Taken together, the moves could spur a dramatic shift in American energy and power generation, with Friday’s announcement serving as a first step toward the ultimate goal, analysts say.

“What this rule is — it’s a foot in the door to end coal, but not only that, to end natural gas as well,” said Daniel Simmons, director of regulatory and state affairs at the conservative Institute for Energy Research.

EPA Administrator Gina McCarthy is expected to announce regulations Friday morning that will be less stringent than previous proposals. Earlier drafts, for example, limited coal-fired power plants to 1,000 pounds of carbon dioxide per megawatt hour.

The updated regulations could allow coal plants as much as 1,400 pounds per megawatt hour, some analysts predict.

The rules also will establish emissions restrictions on natural gas facilities, though they will not be nearly as harsh as those on coal.

Natural gas plants likely will be able to meet EPA limits, at least in the immediate future.

Concessions for coal backers

Ms. McCarthy and other members of the president’s energy and environment team changed the coal requirements after meeting with coal proponents, who urged the administration to scale back its approach. Coal-state lawmakers, including Democrats such as Sen. Joe Manchin III of West Virginia, also have pleaded with the White House to relax its environmental goals.

Although the new figures look better on paper, analysts say, they are virtually impossible to achieve with commercially available, affordable technology.

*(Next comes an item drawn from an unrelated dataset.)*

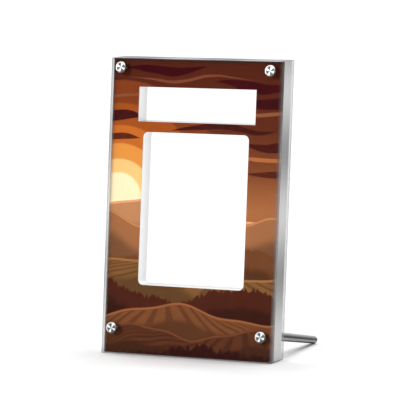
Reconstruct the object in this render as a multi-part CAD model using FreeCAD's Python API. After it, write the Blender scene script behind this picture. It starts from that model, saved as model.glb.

“Despite our pleas for a common-sense approach, every indication is that the EPA will proceed down a path that will put a de facto ban on the construction of new coal plants, and thus stop the development of clean-coal technologies,” said Mike Duncan, president and CEO of the American Coalition for Clean Coal Electricity.

‘Green’ agenda stalls

In the shadows of the EPA decision, the backlash to Mr. Obama’s agenda on climate change continues to grow.